In the material below, repeat only the lines from the one that holds "hide_parts(node)" through the final line, exactly as they stand.

COLLECTED MATERIAL:

☆ ☆ ☆

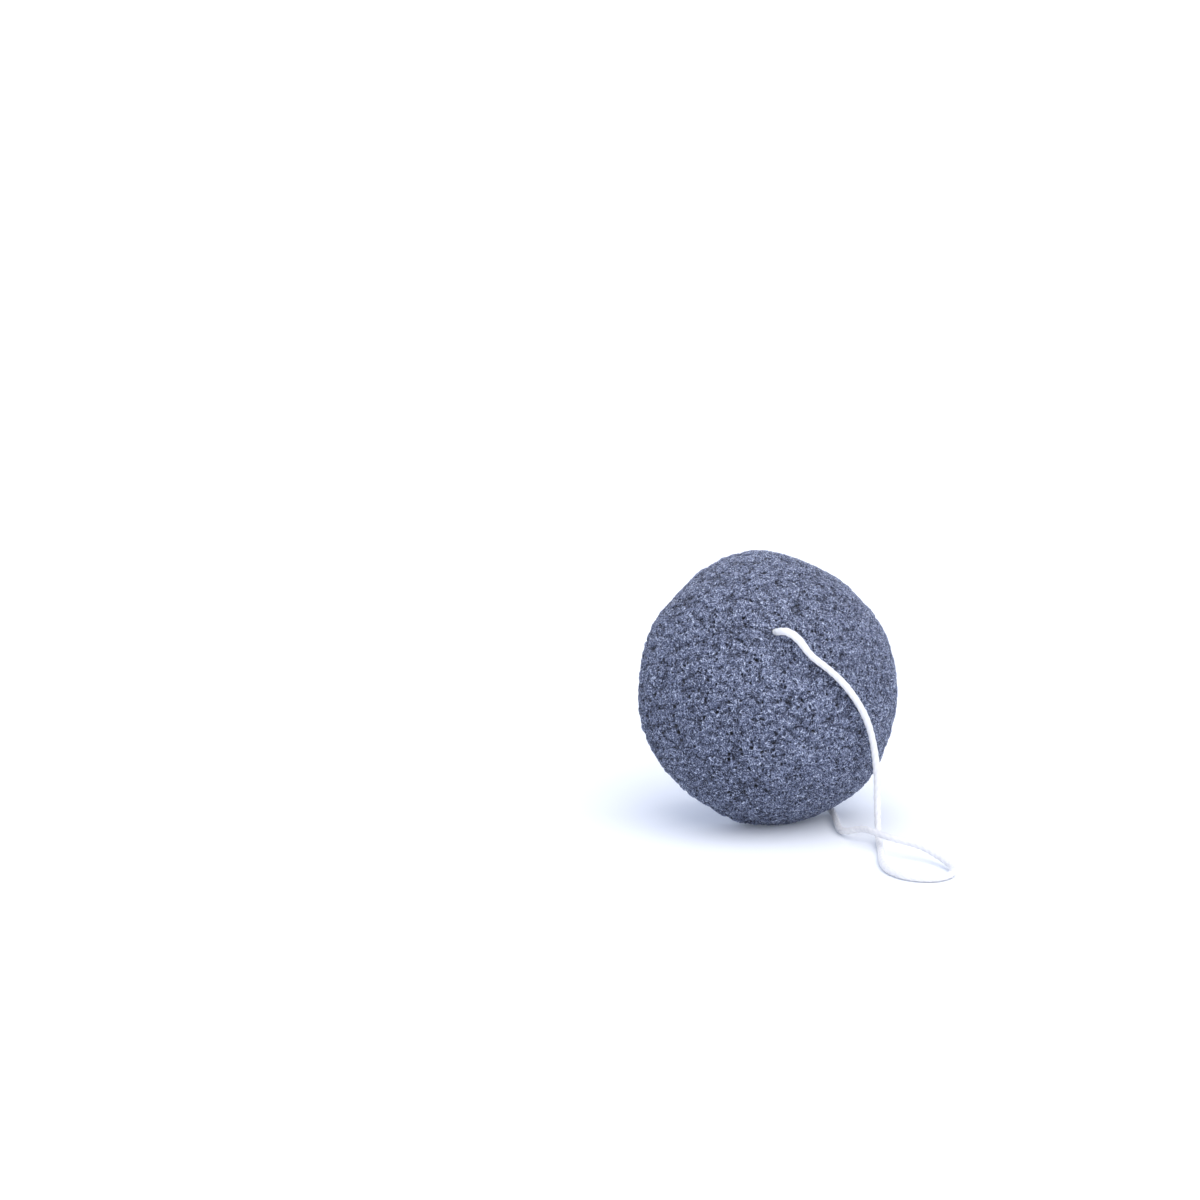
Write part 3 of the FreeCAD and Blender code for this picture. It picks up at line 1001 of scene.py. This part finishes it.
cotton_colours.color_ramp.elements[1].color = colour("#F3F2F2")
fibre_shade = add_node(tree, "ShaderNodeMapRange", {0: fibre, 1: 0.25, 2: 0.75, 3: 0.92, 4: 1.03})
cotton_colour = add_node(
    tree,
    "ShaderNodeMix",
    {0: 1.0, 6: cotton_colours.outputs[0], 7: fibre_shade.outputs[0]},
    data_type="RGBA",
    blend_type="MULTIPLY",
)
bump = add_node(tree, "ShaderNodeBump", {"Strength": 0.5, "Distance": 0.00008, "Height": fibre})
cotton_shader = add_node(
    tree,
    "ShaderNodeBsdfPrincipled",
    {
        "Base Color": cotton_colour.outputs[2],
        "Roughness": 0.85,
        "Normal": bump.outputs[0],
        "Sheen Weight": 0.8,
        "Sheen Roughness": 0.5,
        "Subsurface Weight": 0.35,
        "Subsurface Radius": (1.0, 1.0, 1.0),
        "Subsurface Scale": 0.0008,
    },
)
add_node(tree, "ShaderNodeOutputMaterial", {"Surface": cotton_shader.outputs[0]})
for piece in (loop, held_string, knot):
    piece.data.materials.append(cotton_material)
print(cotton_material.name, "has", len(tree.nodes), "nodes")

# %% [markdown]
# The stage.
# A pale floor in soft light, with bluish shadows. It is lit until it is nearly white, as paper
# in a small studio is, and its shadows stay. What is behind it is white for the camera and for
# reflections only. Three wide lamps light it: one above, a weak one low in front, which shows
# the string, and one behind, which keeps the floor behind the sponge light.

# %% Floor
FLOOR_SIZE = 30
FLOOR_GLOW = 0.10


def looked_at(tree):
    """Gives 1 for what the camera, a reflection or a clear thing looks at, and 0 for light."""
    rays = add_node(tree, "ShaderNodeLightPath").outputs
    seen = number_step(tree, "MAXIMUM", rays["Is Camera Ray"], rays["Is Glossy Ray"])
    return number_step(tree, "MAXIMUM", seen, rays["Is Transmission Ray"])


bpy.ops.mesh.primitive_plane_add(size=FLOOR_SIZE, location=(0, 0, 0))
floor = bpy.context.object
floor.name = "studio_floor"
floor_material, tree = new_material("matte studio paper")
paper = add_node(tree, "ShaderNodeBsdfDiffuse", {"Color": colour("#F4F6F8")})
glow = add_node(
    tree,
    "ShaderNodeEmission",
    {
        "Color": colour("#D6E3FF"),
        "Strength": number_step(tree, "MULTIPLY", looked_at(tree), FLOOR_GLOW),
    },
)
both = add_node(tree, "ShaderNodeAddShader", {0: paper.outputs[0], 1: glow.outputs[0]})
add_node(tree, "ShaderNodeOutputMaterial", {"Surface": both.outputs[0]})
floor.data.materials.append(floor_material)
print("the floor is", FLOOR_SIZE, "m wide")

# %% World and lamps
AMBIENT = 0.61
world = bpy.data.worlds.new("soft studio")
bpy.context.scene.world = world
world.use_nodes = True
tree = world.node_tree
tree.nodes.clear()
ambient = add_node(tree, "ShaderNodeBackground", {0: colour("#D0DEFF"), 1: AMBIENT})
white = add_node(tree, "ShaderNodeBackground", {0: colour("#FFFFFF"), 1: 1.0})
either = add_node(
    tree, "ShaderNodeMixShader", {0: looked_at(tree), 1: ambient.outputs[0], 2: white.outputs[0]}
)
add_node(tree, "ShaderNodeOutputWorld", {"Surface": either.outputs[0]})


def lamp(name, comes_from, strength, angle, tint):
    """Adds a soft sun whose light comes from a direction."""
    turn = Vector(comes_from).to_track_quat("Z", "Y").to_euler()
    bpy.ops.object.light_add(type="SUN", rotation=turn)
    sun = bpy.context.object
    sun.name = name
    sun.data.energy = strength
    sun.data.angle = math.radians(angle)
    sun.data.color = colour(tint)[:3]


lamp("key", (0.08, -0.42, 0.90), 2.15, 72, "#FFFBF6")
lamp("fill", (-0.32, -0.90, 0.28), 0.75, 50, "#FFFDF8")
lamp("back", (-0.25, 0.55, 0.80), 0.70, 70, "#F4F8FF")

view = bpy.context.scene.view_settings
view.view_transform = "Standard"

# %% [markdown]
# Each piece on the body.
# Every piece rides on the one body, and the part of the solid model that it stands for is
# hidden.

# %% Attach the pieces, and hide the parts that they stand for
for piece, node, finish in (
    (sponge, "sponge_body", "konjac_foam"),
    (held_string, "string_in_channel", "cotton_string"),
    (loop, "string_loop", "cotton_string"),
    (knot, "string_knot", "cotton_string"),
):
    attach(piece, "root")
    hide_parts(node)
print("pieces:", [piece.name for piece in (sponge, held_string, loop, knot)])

☆ ☆ ☆

SOLUTION FOR THIS TASK:
    hide_parts(node)
print("pieces:", [piece.name for piece in (sponge, held_string, loop, knot)])